Salgo del metro, camino y el trayecto se me hace corto. De repente me encuentro ante la Alquería, llamo al timbre, me abre una mujer muy simpática que me da la bienvenida. Me toman la temperatura, me explican que debo firmar y escribir las horas de entrada y salida para fichar. Me dan la bata nueva. Me cambio. Respiro. Pregunto dónde debo ir. Y conozco a uno de los grupos.

Al entrar veo un grupo de personas mayores que no se percata de mi presencia. Me acerco a ellos y les voy preguntando su nombre. Muchos, para mi sorpresa, no me lo saben decir. "Tiene afasia". Afasia... eso significa que el lenguaje está afectado, "Vale, de algo ha servido estudiar psicología", pienso. Me advierten que no puedo dar agua sin informar primero "Qué curioso, ¿por qué?", pregunto. "Pueden tener problemas de deglución". De acuerdo, deglutir es tragar, por tanto, no tragan bien. "Madre mía, cuántas cosas, me voy a tener que poner las pilas". A continuación, me fijo en un hombre que tiene algo en la nuez. Pregunto de qué se trata. "Es una traqueo, no puede hablar, pero se puede comunicar". Viene la enfermera y se lleva a una mujer a consulta a almorzar. "Qué raro", pienso. "Tiene una PEG", me explican. "Perfecto, apunta PEG para buscarlo en casa... y traqueo, ya que estás".

Empezamos la actividad. Un hombre se levanta y grita "Conejo". Le acompañan a hacer la actividad mientras repite "Conejo, conejo". Me informan que será la primera persona a la que evaluaré. "Prepárate, a ver cómo lo hacemos", pienso.
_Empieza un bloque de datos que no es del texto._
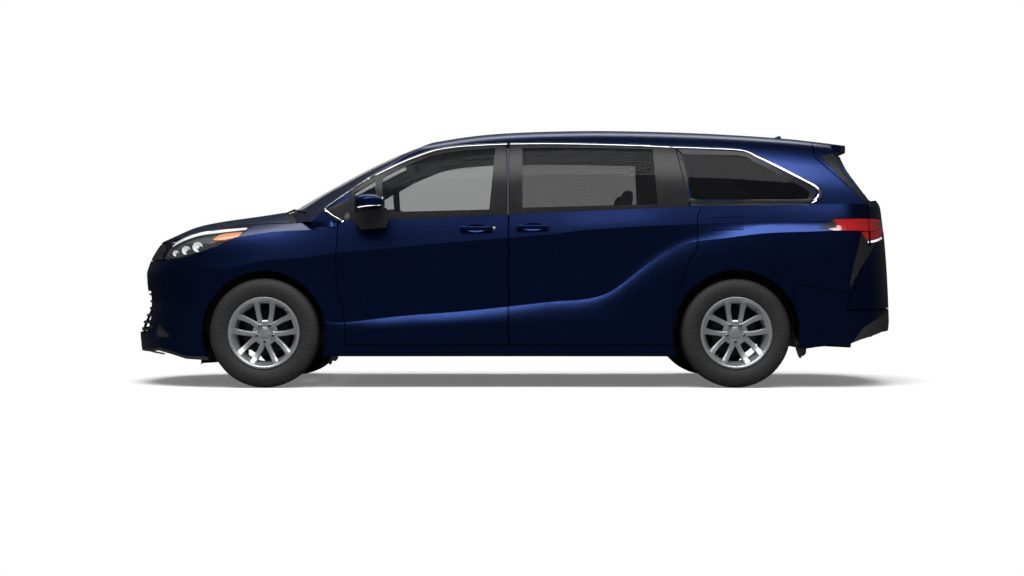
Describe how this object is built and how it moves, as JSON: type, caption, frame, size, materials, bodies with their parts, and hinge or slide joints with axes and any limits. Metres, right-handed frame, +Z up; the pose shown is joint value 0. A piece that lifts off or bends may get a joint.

El tiempo se me pasa volando, las compañeras me ayudan y explican todo lo que necesito casi sin que me dé tiempo a preguntar. Se pasan los nervios. Respiro. Se acaba la jornada.

 

Segundo día. Hoy conoceré a los otros grupos. "Será parecido a ayer, solo tengo que tranquilizarme y dejarme enseñar por las compañeras", me digo mientras recorro el camino.

Me presentan a tantas personas que a duras penas puedo retener 3 nombres. Todos me hacen muchas preguntas. "¿Cómo te llamas?" "¿Te quedarás mucho tiempo?" "¿Qué has estudiado?" "¿De dónde eres?" "Háblanos de ti".

"Perfecto, hoy no vas a pasar desapercibida, trágate la vergüenza y responde", pienso, y me preparo un breve esquema mental para presentarme que abarque todas esas preguntas que varios pares de ojos esperan sean respondidas con prontitud.

Se me lía la lengua, me siento sobrepasada, pero sigo hablando. "Tú puedes". Cuando acaban esos largos 5 minutos, me encuentro ante el público más agradecido que jamás haya tenido delante.

Y respiro. Y les pregunto por su vida, su juventud, su familia. Me abruma tanta información, pero los escucho atentamente mientras intento retener un par de detalles por persona. Me hace sentir en casa la emoción en sus ojos al ser escuchados.


ACTUALIDAD
A lo largo de este tiempo trabajando con personas mayores, he aprendido a quitarme prejuicios de encima, a perder el miedo a hablar de la muerte, a apreciar cada segundo con mi madre, a dar una vida digna a personas, a acompañar en el duelo, a perdonar el pasado...

Me siento muy afortunada por haber sido elegida a pesar de mi corta experiencia, porque ahora tengo la gran suerte de tener 50 grandes maestras y maestros de la vida. 50 personas que todos los días me enseñan algo nuevo, algún motivo nuevo por el que seguir explorando la mente humana, una razón más para darme cuenta de lo mucho que me queda por saber.

Y, aunque se lo agradezco lo más a menudo que el ajetreo diario lo permite, pienso que nunca será suficiente. Porque les han vendido que los títulos me dan más saber que una larga vida dedicada a sus familias, sus trabajos o su desarrollo personal.

Pero es gracias a ellas y ellos, maestras y maestros de la vida, que sigo creciendo cada día.